Documents Victims Should Prepare
| Purpose | Documents |
|---|---|
| Bank/e-wallet fraud report | Valid ID, transaction receipt, recipient details, screenshots, written timeline |
| PNP/NBI complaint | Complaint-affidavit, valid ID, screenshots, payment proof, device used, links and numbers |
| Prosecutor complaint | Notarized complaint-affidavit, supporting affidavits, certified or printed evidence, proof of payment |
| BSP complaint | Prior complaint to bank/e-wallet, provider reply if any, supporting documents, requested resolution |
| NPC complaint | NPC complaint form, notarized affidavit, evidence of personal data misuse, proof of identity |
| Small claims | Statement of claim, proof of payment, demand evidence, respondent’s name/address, filing fees |
Keep both digital and printed copies. Bring the device used in the scam if investigators need to inspect messages, logs, or accounts.
Common Mistakes That Hurt a Scam Complaint
Deleting Messages
Do not delete the thread, even if it is upsetting. Investigators need original message context.
Sending More IDs to “Prove Innocence”
Scammers may use your ID to open accounts, impersonate you, or threaten you again. Send identity documents only to verified authorities and official bank/e-wallet channels.
Paying for “Refund Processing”
A common second scam is a fake recovery agent who claims they can retrieve your money for an upfront fee. Treat this as another red flag.
Posting Accusations Without Evidence
Publicly naming people can create separate legal risks if the facts are incomplete. Preserve evidence and report through proper channels.
Waiting Too Long to Report the Payment
Funds can move through several accounts within minutes. Report to the bank or e-wallet immediately, even before the complaint-affidavit is finalized.
Assuming the Recipient Account Holder Is the Mastermind
The named account holder may be a mule, a victim of identity theft, or part of the group. Let investigators determine roles. Still include the account details in your complaint.
Frequently Asked Questions
Can a legal officer have me arrested if I do not pay?
Not by themselves. Arrests require legal authority and proper process. A private “legal officer” cannot order your arrest for an ordinary unpaid debt, and the Constitution prohibits imprisonment for debt. (Supreme Court E-Library)
I already paid the fake legal officer. What should I do first?
Report immediately to your bank or e-wallet and ask them to treat the transfer as disputed or fraudulent. Then preserve all evidence and file with PNP ACG, NBI Cybercrime, or the I-ARC Hotline 1326. The sooner you report, the better the chance that funds can be traced or held.
Can GCash, Maya, or my bank reverse the payment?
Sometimes, especially if funds remain in the receiving account or the institution can act quickly. AFASA allows temporary holding of disputed funds within legal limits, but recovery is not guaranteed once the money has been withdrawn or moved. (Lawphil)
Is a screenshot enough evidence?
Screenshots help, but they are stronger when supported by full conversation exports, URLs, phone numbers, account details, payment receipts, call logs, email headers, and a sworn chronology. Bring the device if possible.
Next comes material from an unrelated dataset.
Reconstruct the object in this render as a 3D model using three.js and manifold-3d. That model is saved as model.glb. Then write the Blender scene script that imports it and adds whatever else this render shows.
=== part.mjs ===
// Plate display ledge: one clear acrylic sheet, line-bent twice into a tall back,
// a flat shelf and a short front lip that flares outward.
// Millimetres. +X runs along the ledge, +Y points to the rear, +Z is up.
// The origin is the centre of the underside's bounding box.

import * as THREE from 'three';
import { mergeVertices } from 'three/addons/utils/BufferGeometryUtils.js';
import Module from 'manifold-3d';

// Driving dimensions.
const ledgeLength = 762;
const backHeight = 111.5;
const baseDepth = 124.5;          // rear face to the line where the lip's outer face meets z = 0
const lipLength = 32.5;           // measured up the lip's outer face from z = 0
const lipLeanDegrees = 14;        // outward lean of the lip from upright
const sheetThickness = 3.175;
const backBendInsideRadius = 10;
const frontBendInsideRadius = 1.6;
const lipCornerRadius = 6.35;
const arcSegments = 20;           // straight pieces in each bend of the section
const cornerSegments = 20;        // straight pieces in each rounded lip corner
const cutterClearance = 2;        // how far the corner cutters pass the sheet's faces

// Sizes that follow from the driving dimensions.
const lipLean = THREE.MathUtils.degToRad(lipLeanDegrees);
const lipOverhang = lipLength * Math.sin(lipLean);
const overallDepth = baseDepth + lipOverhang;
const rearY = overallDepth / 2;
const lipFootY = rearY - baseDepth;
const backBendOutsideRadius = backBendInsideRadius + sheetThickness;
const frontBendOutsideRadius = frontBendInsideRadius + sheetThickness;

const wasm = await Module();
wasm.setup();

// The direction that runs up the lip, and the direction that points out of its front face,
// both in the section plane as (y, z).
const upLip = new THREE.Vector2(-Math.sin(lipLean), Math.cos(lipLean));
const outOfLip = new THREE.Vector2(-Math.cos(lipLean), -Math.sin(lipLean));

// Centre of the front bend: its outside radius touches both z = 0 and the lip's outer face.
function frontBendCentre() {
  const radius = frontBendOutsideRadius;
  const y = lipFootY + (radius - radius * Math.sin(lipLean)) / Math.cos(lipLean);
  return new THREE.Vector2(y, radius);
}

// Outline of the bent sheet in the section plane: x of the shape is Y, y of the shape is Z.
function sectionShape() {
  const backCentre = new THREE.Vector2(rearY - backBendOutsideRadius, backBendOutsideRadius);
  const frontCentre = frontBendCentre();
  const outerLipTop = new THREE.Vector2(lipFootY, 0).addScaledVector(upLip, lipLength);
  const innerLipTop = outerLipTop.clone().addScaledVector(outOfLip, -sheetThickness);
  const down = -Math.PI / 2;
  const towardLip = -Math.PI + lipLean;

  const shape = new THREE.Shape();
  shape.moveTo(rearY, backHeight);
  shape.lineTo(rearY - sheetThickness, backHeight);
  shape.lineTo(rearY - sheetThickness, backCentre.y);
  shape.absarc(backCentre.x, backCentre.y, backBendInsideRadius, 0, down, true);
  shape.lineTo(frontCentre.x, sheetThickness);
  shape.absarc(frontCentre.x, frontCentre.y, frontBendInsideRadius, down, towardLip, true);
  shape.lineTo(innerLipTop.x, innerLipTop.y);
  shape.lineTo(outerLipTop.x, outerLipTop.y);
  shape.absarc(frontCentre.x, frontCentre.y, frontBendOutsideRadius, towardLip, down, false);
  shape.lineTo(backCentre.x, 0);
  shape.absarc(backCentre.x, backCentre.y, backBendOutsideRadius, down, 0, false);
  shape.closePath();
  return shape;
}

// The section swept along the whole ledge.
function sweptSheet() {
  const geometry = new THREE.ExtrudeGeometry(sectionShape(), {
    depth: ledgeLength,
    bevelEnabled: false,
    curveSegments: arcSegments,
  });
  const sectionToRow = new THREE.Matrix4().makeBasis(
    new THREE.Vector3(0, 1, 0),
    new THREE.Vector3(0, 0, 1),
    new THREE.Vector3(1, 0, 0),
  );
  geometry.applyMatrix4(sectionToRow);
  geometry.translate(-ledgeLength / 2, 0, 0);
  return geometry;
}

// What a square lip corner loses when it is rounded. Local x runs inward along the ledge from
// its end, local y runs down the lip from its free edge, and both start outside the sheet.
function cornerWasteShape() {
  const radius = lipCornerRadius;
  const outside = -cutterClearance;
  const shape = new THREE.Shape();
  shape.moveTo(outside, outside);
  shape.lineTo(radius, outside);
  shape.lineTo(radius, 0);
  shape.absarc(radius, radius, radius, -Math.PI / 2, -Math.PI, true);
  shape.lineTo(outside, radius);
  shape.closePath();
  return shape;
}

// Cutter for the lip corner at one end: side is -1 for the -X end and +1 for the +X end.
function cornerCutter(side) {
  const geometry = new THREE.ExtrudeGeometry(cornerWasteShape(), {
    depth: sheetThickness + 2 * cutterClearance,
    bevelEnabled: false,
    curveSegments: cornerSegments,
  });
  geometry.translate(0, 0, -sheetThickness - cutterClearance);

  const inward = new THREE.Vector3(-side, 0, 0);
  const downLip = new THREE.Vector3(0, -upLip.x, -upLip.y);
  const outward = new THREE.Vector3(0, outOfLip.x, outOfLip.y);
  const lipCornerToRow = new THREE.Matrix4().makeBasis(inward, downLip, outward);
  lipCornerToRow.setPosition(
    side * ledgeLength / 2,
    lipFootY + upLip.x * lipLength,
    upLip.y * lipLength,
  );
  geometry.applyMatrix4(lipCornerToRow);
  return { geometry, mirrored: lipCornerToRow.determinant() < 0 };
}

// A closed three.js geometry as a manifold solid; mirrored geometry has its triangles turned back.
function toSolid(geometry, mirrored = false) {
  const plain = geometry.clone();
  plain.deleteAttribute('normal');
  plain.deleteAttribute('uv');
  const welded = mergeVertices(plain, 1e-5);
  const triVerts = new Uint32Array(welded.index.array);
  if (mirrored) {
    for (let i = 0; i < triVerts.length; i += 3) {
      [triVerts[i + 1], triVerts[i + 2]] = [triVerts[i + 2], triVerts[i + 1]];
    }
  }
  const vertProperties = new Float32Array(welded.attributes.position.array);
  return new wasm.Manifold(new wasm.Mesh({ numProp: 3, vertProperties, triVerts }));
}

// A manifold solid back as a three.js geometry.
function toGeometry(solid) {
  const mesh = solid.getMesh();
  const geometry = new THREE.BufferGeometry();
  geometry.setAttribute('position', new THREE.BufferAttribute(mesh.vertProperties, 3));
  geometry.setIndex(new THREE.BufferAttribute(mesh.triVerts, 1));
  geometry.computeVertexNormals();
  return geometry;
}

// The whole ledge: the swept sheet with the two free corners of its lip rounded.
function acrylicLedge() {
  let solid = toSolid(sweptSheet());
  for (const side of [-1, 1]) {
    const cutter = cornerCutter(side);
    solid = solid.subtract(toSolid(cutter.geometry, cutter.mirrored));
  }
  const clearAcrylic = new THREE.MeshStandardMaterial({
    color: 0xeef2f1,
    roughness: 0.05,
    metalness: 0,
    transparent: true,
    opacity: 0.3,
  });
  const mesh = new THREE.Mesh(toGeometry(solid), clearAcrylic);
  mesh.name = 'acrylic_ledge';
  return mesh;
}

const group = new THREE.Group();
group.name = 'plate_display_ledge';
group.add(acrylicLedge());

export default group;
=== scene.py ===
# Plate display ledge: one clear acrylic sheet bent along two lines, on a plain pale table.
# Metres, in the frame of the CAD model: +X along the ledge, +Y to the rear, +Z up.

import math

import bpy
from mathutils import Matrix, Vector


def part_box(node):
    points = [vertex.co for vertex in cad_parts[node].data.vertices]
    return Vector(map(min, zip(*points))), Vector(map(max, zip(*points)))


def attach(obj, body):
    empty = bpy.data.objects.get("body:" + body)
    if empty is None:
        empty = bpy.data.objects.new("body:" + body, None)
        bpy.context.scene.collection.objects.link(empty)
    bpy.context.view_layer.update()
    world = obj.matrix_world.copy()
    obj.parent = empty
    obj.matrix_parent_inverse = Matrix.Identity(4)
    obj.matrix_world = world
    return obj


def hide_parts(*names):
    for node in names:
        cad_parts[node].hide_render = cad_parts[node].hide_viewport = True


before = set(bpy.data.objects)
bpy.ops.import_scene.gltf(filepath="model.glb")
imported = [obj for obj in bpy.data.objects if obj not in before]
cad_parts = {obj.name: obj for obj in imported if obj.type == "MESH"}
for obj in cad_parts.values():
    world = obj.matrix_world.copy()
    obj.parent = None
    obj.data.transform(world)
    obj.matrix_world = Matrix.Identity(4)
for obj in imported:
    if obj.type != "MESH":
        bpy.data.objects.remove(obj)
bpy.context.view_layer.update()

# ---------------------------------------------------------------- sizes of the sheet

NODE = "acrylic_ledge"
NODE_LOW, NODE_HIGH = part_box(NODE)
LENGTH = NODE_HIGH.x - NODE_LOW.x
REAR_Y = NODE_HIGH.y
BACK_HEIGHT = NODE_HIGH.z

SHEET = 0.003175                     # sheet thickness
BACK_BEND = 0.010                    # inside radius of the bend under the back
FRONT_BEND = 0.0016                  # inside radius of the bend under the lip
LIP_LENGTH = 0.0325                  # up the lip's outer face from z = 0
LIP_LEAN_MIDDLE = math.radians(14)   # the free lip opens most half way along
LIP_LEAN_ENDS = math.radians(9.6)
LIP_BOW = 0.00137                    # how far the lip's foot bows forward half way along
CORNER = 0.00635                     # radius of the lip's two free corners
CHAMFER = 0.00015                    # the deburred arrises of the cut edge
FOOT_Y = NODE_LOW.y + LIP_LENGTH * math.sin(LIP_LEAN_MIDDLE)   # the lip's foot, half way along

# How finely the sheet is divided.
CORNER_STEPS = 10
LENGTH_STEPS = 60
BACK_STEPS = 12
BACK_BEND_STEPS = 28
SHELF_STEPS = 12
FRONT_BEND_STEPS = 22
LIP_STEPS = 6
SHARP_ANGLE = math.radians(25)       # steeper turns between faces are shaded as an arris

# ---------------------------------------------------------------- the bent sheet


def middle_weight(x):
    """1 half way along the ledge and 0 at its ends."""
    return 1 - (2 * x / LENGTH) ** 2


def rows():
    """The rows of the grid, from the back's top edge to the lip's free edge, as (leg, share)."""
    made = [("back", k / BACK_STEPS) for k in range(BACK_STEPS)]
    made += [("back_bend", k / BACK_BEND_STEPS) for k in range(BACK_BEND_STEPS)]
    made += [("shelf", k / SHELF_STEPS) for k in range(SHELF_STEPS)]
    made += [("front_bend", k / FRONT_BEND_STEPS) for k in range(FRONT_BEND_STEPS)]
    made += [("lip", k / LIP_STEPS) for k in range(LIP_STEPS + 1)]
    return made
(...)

How do I know if someone is a real Philippine lawyer?
Search the person’s name in the Supreme Court E-Library Lawyers List and verify independently with the law office or IBP chapter. The official list includes lawyer-identifying fields such as name, Roll Signed Date, and Roll Number. (Supreme Court E-Library)
What if the scammer used the name of a real lawyer?
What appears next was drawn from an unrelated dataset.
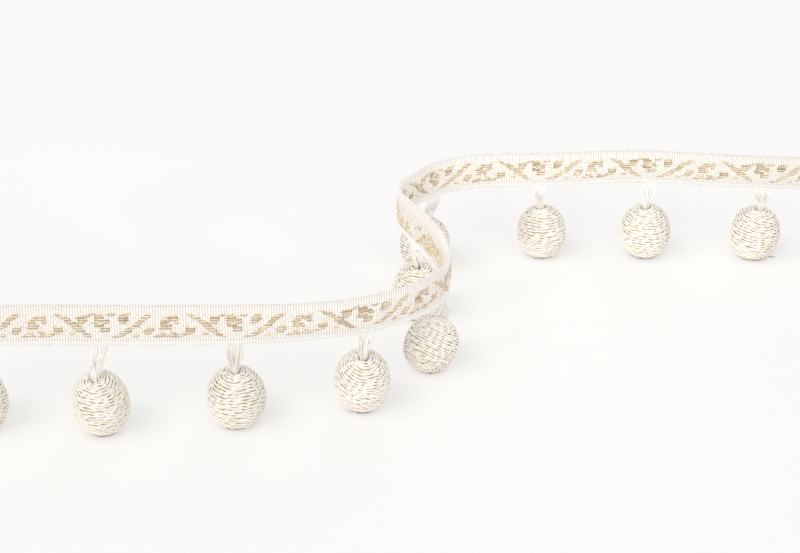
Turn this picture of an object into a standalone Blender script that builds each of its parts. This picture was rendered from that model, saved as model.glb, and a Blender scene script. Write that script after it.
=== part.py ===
"""Pompom fringe trim: a figured woven tape that stands in a loose S on the balls of its fringe.

Ten balls wound with cord hang under the tape on short bundles of thread, and all ten rest on
the ground, so the tape is held upright above them.  Units are metres, +Z is up, and the origin
is on the ground at the middle of the plan.

The pieces are the tape (one long woven sheet), the stems (a strip parted from the tape's lower
edge with the threads that hang from it) and the balls (a cord wound from the hole to the foot).
"""
import math
from collections import namedtuple

import bmesh
import bpy
import numpy as np
from mathutils import Vector

MM = 0.001
TINY = 1e-6

# The tape
PITCH = 43.0 * MM                  # from one ball to the next, measured along the tape
TAPE_WIDTH = 14.0 * MM
TAPE_THICKNESS = 1.0 * MM
TAPE_MIDDLE_Z = 38.5 * MM
FIGURE_RELIEF = 0.35 * MM          # the figured band stands proud of the ribbed borders
FIGURE_TOP = 4.3 * MM              # the band's edges, up and down from the tape's middle line
FIGURE_BOTTOM = -4.1 * MM
FIGURE_SLOPE = 0.4 * MM
EDGE_ROUNDING = 0.2 * MM
TAPE_STEPS_PER_PITCH = 14
TRACE_STEP = 0.25 * MM             # step of the sum that turns headings into a plan
FIRST_BALL_ROOT = Vector((-139.27 * MM, -63.85 * MM))

# How the tape runs in plan.  "at" counts ball pitches from the first ball, "heading" is the
# way the tape goes, in degrees from +X, and "lean" tips its top edge to the figured side.
Station = namedtuple("Station", "at heading lean")
STATIONS = (
    Station(-0.50, 0.0, -9.5),
    Station(1.50, 0.0, -9.5),
    Station(2.00, 2.0, -5.0),
    Station(2.60, 10.0, 2.0),
    Station(3.10, 26.0, 4.5),
    Station(3.50, 44.0, 3.5),
    Station(3.80, 62.5, 2.0),
    Station(4.10, 96.5, 3.0),
    Station(4.50, 108.0, 13.0),
    Station(5.10, 114.0, 8.0),
    Station(5.35, 96.5, 1.5),
    Station(5.60, 59.0, 1.0),
    Station(5.90, 50.5, 2.0),
    Station(6.30, 19.0, 2.5),
    Station(6.80, 2.5, 3.0),
    Station(7.50, 6.0, 4.5),
    Station(8.30, -8.0, 6.0),
    Station(9.00, -5.5, 7.5),
    Station(9.50, 0.5, 8.0),
)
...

That happens. The lawyer’s name may have been stolen. Contact the real lawyer or office through independently verified details, not through the number or email in the scam message. Include the impersonation in your complaint.
Should I file with the barangay first?
For serious online fraud, threats, impersonation, or cybercrime, go directly to the bank/e-wallet and cybercrime authorities. A barangay blotter may help document local threats, but barangay conciliation is often not required for offenses outside its legal coverage or where urgent action is needed. (Lawphil)
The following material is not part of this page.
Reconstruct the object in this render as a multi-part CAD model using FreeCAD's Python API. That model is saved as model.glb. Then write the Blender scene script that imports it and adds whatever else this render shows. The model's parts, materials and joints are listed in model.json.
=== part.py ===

Can a foreigner file a complaint in the Philippines?
Yes. A foreigner who was scammed in a Philippine-related transaction can report to the relevant Philippine bank/e-wallet, PNP, NBI, prosecutor, or court depending on the facts. If abroad, documents may need consular notarization or apostille depending on how and where they are executed. (Philippine Embassy)
What if the scammer threatens to post my photos, ID, or private information?
Preserve the threat and consider filing with cybercrime authorities and the National Privacy Commission. NPC formal complaints require a specific format, notarization, and supporting evidence. (National Privacy Commission)
Can the recipient account holder be sued even if they say they were only a mule?
Possibly. AFASA specifically addresses money mule activities, including allowing the use of a financial account, buying or renting accounts, selling or lending accounts, or recruiting others for these acts when connected with criminal proceeds or social engineering schemes. (Lawphil)
Key Takeaways
- A fake legal officer payment scam is often more than a simple “online scam”; it may involve estafa, cybercrime, usurpation of authority, threats, access device fraud, data privacy violations, SIM-related spoofing, and AFASA offenses.
- Do not send more money, IDs, OTPs, selfies, or bank details.
- Report immediately to your bank or e-wallet and request fraud handling, tracing, preservation, and possible disputed-transaction action.
- Preserve full evidence: messages, receipts, links, account numbers, fake documents, call logs, and a clear timeline.
- Verify alleged lawyers through the Supreme Court Lawyers List and alleged cases directly with the court or agency.
- File with PNP ACG, NBI Cybercrime, CICC/I-ARC 1326, BSP, or NPC depending on the facts.
- Recovery is more possible when the report is made quickly and the funds have not yet left the financial system.
- OFWs, Filipinos abroad, and foreigners can still pursue complaints, but affidavits and SPAs signed abroad may need consular notarization or apostille depending on use.